Thursday, January 9, 2014

PM’s losing battle?


Editorial-


The campaign to oust Prime Minister D. M. Jayaratne has taken a dramatic turn with protests spilling over into the streets. Yesterday a group of Buddhist monks held a demonstration opposite his office in Colombo. Instead of drawing in his horns, he has gone on the offensive and incurred the wrath of Buddhist monks.

Curiously, the UNP has refrained from bashing the Prime Minister—not out of any love for him, we reckon, but in a bid to cause a rift in the SLFP by making the anti-PM campaign out to be part of a witch hunt against party seniors who are not in the good books of the powers that be. In fact, this was what former SLFP heavyweight turned UNP MP Mangala Samaraweera told Parliament last month.

However, MP Sajith Premadasa, who represents the UNP rebel faction, has struck a discordant note. He vents his spleen on the PM at every turn. So does the JVP, which has called for Jayaratne’s arrest. All signs are that, at this rate, the PM will find it extremely difficult to hold out longer. None of the government big guns have risen in his defence. Some of them are eyeing his post and others are wary of being seen to be his defenders because of the social stigma attached to narcotics or kudu.

The JHU is struggling to prevent Gen. Sarath Fonseka’s Democratic Party (DP) from eating into its support base. If it succeeds in forcing the PM to resign, it will have something to flaunt at future elections. The JVP is in the same predicament as the JHU with the DP faring reasonably well at provincial polls; it is also losing ground to SF. Hence, its efforts to outdo the JHU in bashing the PM and make some political mileage!

What if the beleaguered Prime Minister who is not in the best of health, buckles under pressure and throws in the towel? The government will be faced with a dilemma. There are several prime ministerial aspirants in the SLFP with some years of politics in them. The next PM, if young enough, will be President Mahinda Rajapaksa’s successor.

An incumbent Prime Minister running for president has a better chance of winning than others in the fray. So, there is bound to be an unseemly scramble among the ambitious senior SLFPers for the post of Prime Minister. This is why Presidents prefer to have elderly politicians without presidential ambitions as Prime Ministers—PM D. B. Wijetunga under President Premadasa, PM Ratnasiri Wickremenayake under President Chandrika Bandaranaike Kumaratunga and PM Jayaratne under President Rajapaksa. There have been two exceptions though—Ranasinghe Premadasa and Mahinda Rajapaksa; they became Prime Ministers under President J. R. Jayewardene and President Kumaratunga (during her second term) respectively. And both of them went on to become Presidents.

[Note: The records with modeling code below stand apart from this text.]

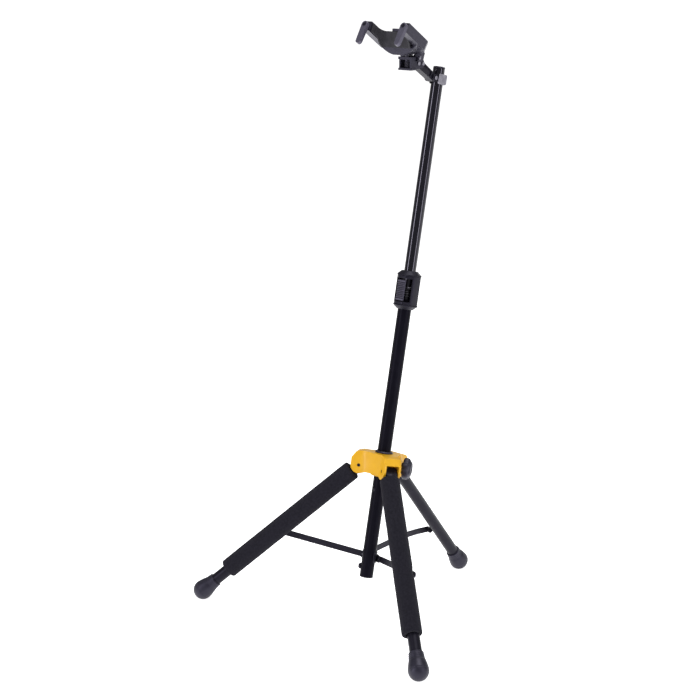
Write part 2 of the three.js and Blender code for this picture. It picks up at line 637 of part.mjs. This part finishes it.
function yokeBody() {
  const arms = flank([[122.6, 103.5], [76.8, 73.7], [44, 51.2], [38.5, 46.5], [43, 34], [50, 32], [60.5, 33],
    [60.5, 45.5], [82, 55.5], [132.9, 88.6]], -YOKE.half_width, YOKE.half_width);
  const smile = outline([[-50, 73], [-44, 64], [-36, 57], [-28, 52], [-20, 48.3], [-10, 45.5], [10, 45.5],
    [20, 48.3], [28, 52], [36, 57], [44, 64], [50, 73]]);
  const aboveArms = flank([[30, 41.6], [90, 82.8], [30, 82.8]], -60, 60);
  const belly = cut(slab(smile, 61, YOKE.wall), aboveArms);
  const ridge = flank([[80, 70], [96, 80], [96, 91], [91, 91], [80, 80]], -12, 12);
  const stem = rod(3.4, -60, -34.5).rotateX(Math.PI / 2).translate(0, 0, STEM_FORWARD);
  const whole = join(arms, belly, ridge, stem);
  const shoulder = [[51, 11], [49, 3], [45, -3], [16, -27], [16, -70], [70, -70], [70, 11]];
  const shoulders = [-1, 1].map((side) => {
    const plan = outline(shoulder.map(([x, forward]) => [x * side, forward]));
    return tilted(prism(plan, -50, 50));
  });
  const bracketRoom = cut(block(-60, 60, 20, 45.5, 61.3, 78),
    rod(3.5, -60, -20).rotateX(Math.PI / 2).translate(0, 0, STEM_FORWARD));
  const armRoom = flank([[30, 10], [30, 38.5], [46, 49], [52, 52], [61.5, 52], [61.5, 10]], -10.7, 10.7);
  const pinHole = crossRod(2.7, -60, 60, YOKE_PIN.forward, YOKE_PIN.up);
  const seat = YOKE_PIN.half - 1.6;
  const pinSeats = [[-60, -seat], [seat, 60]]
    .map(([x0, x1]) => crossRod(5, x0, x1, YOKE_PIN.forward, YOKE_PIN.up));
  const pivotHoles = [-1, 1].map((side) => rod(2.9, -24, 5).applyMatrix4(fingerFrame(side)));
  const behindFinger = -FINGER.thickness - 0.4;
  const fingerFaces = [-1, 1].map((side) => slab(roundedRectangle(-9, 9, -40, 14, 4), behindFinger, 20)
    .applyMatrix4(fingerFrame(side)));
  return cut(whole, prism(mouthPlan(0), 20, 130), ...shoulders, bracketRoom, armRoom, pinHole, ...pinSeats,
    ...pivotHoles, ...fingerFaces);
}

function yokePad() {
  const band = cut(prism(mouthPlan(GAP), 50, 110), prism(mouthPlan(3.3), 40, 120));
  const reach = flank([[121.5, 101.2], [90, 80.8], [90, 58], [101, 58], [112, 76.6], [127, 86.4]], -40, 40);
  return common(band, reach);
}

// At a finger's pivot, local +Z is the pivot axis and +Y points up the finger
function fingerFrame(side) {
  const tilt = new THREE.Matrix4().makeRotationX(-FINGER_TILT * DEG);
  return new THREE.Matrix4()
    .makeTranslation(side * FINGER_PIVOT.side, FINGER_PIVOT.up, FINGER_PIVOT.forward)
    .multiply(tilt);
}

function finger() {
  const shape = roundedBar(FINGER.length, FINGER.root, FINGER.tip);
  const paddle = slab(shape, -FINGER.thickness, 0).rotateZ(-Math.PI / 2);
  return cut(paddle, rod(2.9, -10, 5), rod(4, -1.6, 5));
}

function fingerPin() {
  return turned([[0, -22], [2.6, -22], [2.6, -1.4], [3.6, -1.4], [3.6, -0.5], [0, -0.3]], 12);
}

function buildHead() {
  const pin = new THREE.Vector3(0, -ARM_PIN.forward, ARM_PIN.height).applyMatrix4(column.matrixWorld);
  const head = framed(radialFrame(-90).setPosition(pin));
  stand.add(head);
  add(head, "arm_pin", headedPin(2.5, 12.7, 4, 1.5), "steel");
  const arm = framed(new THREE.Matrix4().makeRotationX(-ARM_RISE * DEG));
  head.add(arm);
  add(arm, "yoke_arm", yokeArm(), "satin_black");
  for (const [name, [along, above]] of Object.entries(ARM_RIVETS)) {
    add(arm, `arm_rivet_${name}`, headedPin(2.2, 12, 3.4, 1.5).translate(0, above, along), "steel");
  }
  add(head, "base_bracket", baseBracket(), "plastic");
  const spring = coilSpring(4.1, 0.5, -32.6, -22, 4).rotateX(Math.PI / 2);
  add(head, "yoke_spring", spring.translate(0, 0, STEM_FORWARD), "steel");
  const yokePin = headedPin(2.4, YOKE_PIN.half, 3.6, 1.2);
  add(head, "yoke_pin", yokePin.translate(0, YOKE_PIN.up, YOKE_PIN.forward), "steel");
  add(head, "yoke_body", yokeBody(), "plastic");
  add(head, "yoke_pad", yokePad(), "rubber");
  for (const [name, side] of [["left", -1], ["right", 1]]) {
    const pivot = framed(fingerFrame(side));
    head.add(pivot);
    add(pivot, `finger_${name}`, finger(), "plastic");
    add(pivot, `finger_pin_${name}`, fingerPin(), "steel");
  }
}

buildHub();
LEGS.forEach(buildLeg);
LEGS.forEach(buildStrip);
buildColumn();
buildClutch();
buildCollar();
buildHead();
stand.updateMatrixWorld(true);

export default stand;
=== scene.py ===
import json
import math

import bmesh
import bpy
import numpy as np
from mathutils import Matrix, Vector, noise


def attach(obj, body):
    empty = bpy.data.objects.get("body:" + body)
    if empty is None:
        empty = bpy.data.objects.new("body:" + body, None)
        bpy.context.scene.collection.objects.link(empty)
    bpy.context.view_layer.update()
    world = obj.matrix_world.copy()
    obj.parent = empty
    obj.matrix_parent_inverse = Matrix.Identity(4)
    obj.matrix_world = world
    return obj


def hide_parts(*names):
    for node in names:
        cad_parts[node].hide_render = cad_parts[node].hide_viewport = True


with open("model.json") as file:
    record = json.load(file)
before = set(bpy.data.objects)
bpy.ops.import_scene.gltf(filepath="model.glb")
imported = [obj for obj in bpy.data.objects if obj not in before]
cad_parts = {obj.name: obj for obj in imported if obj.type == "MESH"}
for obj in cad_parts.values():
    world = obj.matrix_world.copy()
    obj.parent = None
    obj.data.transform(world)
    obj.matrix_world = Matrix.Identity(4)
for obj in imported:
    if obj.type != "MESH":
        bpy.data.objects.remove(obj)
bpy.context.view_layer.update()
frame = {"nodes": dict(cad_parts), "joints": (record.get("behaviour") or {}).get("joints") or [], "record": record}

MM = 0.001
SIDES = ("right", "left", "rear")

# Camera, in metres
CAMERA_PLACE = (1.9044, -2.2197, 1.2320)
CAMERA_TARGET = (-0.0155, -0.0845, 0.5070)
CAMERA_LENS = 84.4

# Studio, in metres
STUDIO_MIDDLE = (0.0, 0.0, 0.5)
FLOOR_HALF = 60.0
FLOOR_DROP = 0.0004
FLOOR_GLOW = 0.85
WORLD_LIGHT = 0.3

# Colours of light
WHITE = (1.0, 1.0, 1.0)
COOL_LIGHT = (0.92, 0.90, 1.0)
COOL = (0.82, 0.79, 1.0)

# Foam sleeves, in millimetres and counts
TUBE_RADIUS = 11.1
FOAM_ROUNDING = 3.0
FOAM_UNEVENNESS = 0.35
FOAM_BORE_GAP = 0.3
FOAM_MOUTH_GAP = 1.2
FOAM_RINGS = 110
FOAM_SEGMENTS = 80
DENT_DEPTH = 1.6
DENT_REACH = 6.0

# Boots, in millimetres and a count
FOOT_RADIUS = 18.5
FOOT_HEIGHT = 17.6
BOOT_SEGMENTS = 96

# Knob: counts, and a lobe's depth as a share of the radius
KNOB_LOBES = 6
LOBE_DEPTH = 0.135
KNOB_SEGMENTS = 144

# Cradle lining: a grid in millimetres and a count of smoothing steps
LINING_GRID = 0.6
LINING_SMOOTHING = 6

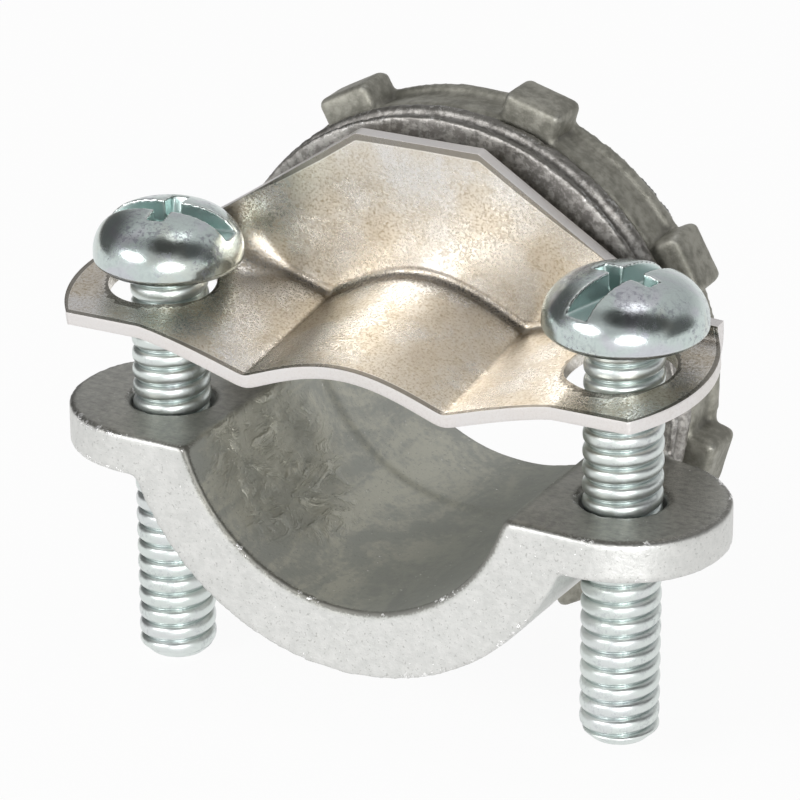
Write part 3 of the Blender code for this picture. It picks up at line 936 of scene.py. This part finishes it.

Surprisingly, the UNP chose to take up the cudgels for PM Jayaratne without taking time by the forelock to hijack the JHU’s campaign against him, get rid of him and gain some mileage while plunging the government into a crisis in the process.

We don’t intend to subject PM Jayaratne—or anyone else for that matter—to a media trial. His guilt or innocence should be proved in a court of law. But, we are afraid that it looks as if he were left with no alternative but to step down and face a probe. Allegations which led to former war winning Army Chief Gen. Fonseka being cashiered and incarcerated and Chief Justice Dr. Shirani Bandaranaike hounded out of her job, pale into insignificance in comparison to the PM’s admission that he issued a letter to an importer who was subsequently found to have smuggled in a container load of heroin.